OmniGuard: Unified Omni-Modal Guardrails with Deliberate Reasoning
Boyu Zhu, Xiaofei Wen, Wenjie Jacky Mo, Tinghui Zhu, Yanan Xie, Peng Qi, Muhao Chen
TL;DR
OmniGuard introduces the first unified omni-modal guardrails with deliberate reasoning to moderate safety across text, image, video, and audio. It builds a large omni-modal safety dataset and uses targeted distillation from expert models, followed by mission-focused instruction tuning, to train OmniGuard-7B and OmniGuard-3B. The approach achieves state-of-the-art or competitive performance across 15 safety benchmarks, with strong cross-modal generalization and interpretable reasoning for safety judgments.
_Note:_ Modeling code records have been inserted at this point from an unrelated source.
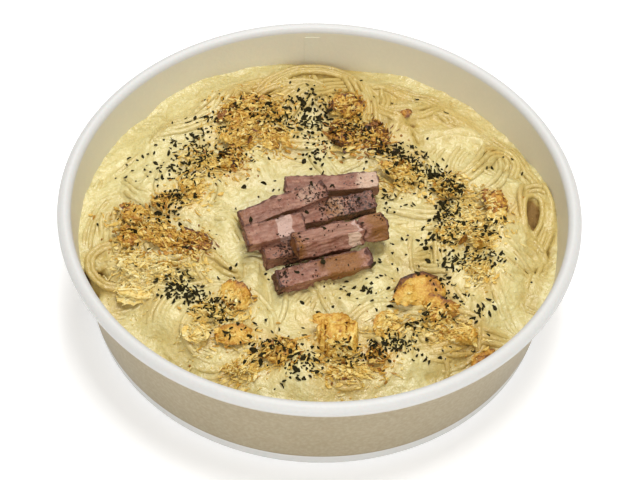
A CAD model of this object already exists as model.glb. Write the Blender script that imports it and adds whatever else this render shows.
"""Looks for the spaghetti carbonara in its round paper bowl.

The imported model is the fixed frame. Every piece here stands for one or more of its solids, or lies
loose on the food. Sizes are in millimetres, and MM turns them into metres.
"""

import math

import bpy
import numpy as np
from mathutils import Matrix, Vector, noise
from mathutils.bvhtree import BVHTree


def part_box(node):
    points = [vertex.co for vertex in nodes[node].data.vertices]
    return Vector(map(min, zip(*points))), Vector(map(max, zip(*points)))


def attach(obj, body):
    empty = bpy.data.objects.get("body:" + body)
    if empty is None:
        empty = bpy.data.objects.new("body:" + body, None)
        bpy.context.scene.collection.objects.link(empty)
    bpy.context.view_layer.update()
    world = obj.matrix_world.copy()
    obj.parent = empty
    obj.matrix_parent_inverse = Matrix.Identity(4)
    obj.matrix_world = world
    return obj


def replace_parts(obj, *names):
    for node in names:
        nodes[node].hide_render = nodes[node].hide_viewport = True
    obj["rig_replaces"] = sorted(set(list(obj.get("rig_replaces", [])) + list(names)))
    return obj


MM = 0.001
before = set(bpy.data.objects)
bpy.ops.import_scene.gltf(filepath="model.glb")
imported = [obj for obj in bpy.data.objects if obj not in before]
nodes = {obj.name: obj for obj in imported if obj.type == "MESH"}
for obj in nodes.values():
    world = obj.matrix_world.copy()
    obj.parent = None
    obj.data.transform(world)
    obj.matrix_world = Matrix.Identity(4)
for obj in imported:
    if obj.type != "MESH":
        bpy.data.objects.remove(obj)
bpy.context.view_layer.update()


# Studio -----------------------------------------------------------------------------------------
# A pale floor that glows a little, even light all round, a soft lamp overhead, a small one behind
# for glints and a wide one low in front. The camera looks down from the front through a long lens.

CAMERA_TARGET = (0.5, -2.4, 25.0)
CAMERA_DISTANCE = 700.0
CAMERA_ELEVATION = 48.8
CAMERA_ROLL = 2.5
LENS = 109.6
FLOOR_SIZE = 6.0
FLOOR_DROP = 0.2             # how far the floor lies under the dish's foot
FLOOR_GLOW = 0.27
WORLD_BRIGHTNESS = 0.42
# name, place in metres, size in metres, power in watts
LAMPS = (
    ("key", (0.10, 0.08, 1.35), 0.5, 11.0),
    ("glint", (-0.05, 0.80, 0.95), 0.25, 3.2),
    ("fill", (0.05, -1.20, 0.75), 0.9, 8.0),
)


def linear(red, green, blue):
    """A colour named by its screen values, 0 to 255, as the linear values that shaders take."""
    shares = [value / 255.0 for value in (red, green, blue)]
    return tuple(s / 12.92 if s <= 0.04045 else ((s + 0.055) / 1.055) ** 2.4 for s in shares)


camera = bpy.data.objects.new("camera", bpy.data.cameras.new("camera"))
bpy.context.scene.collection.objects.link(camera)
camera.data.lens = LENS
tilt = math.radians(90.0 - CAMERA_ELEVATION)
camera.matrix_world = (Matrix.Translation(Vector(CAMERA_TARGET) * MM)
                       @ Matrix.Rotation(tilt, 4, "X")
                       @ Matrix.Rotation(math.radians(CAMERA_ROLL), 4, "Z")
                       @ Matrix.Translation((0.0, 0.0, CAMERA_DISTANCE * MM)))
bpy.context.scene.camera = camera
bpy.context.scene.view_settings.view_transform = "Standard"

world = bpy.data.worlds.new("studio")
world.use_nodes = True
world.node_tree.nodes["Background"].inputs["Color"].default_value = (1.0, 1.0, 1.0, 1.0)
world.node_tree.nodes["Background"].inputs["Strength"].default_value = WORLD_BRIGHTNESS
bpy.context.scene.world = world

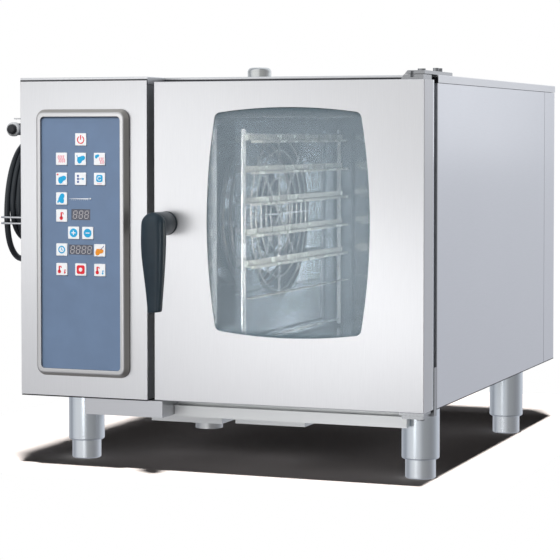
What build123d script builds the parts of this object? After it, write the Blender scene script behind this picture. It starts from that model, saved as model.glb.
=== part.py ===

The work advances robust, explainable safety moderation for multi-modal AI systems and highlights areas for efficiency improvements and richer cross-modal data. This framework lays groundwork for scalable, policy-grounded, cross-modal safeguarding in next-generation omnimodal models.
Abstract
Omni-modal Large Language Models (OLLMs) that process text, images, videos, and audio introduce new challenges for safety and value guardrails in human-AI interaction. Prior guardrail research largely targets unimodal settings and typically frames safeguarding as binary classification, which limits robustness across diverse modalities and tasks. To address this gap, we propose OmniGuard, the first family of omni-modal guardrails that performs safeguarding across all modalities with deliberate reasoning ability. To support the training of OMNIGUARD, we curate a large, comprehensive omni-modal safety dataset comprising over 210K diverse samples, with inputs that cover all modalities through both unimodal and cross-modal samples. Each sample is annotated with structured safety labels and carefully curated safety critiques from expert models through targeted distillation. Extensive experiments on 15 benchmarks show that OmniGuard achieves strong effectiveness and generalization across a wide range of multimodal safety scenarios. Importantly, OmniGuard provides a unified framework that enforces policies and mitigates risks in omni-modalities, paving the way toward building more robust and capable omnimodal safeguarding systems.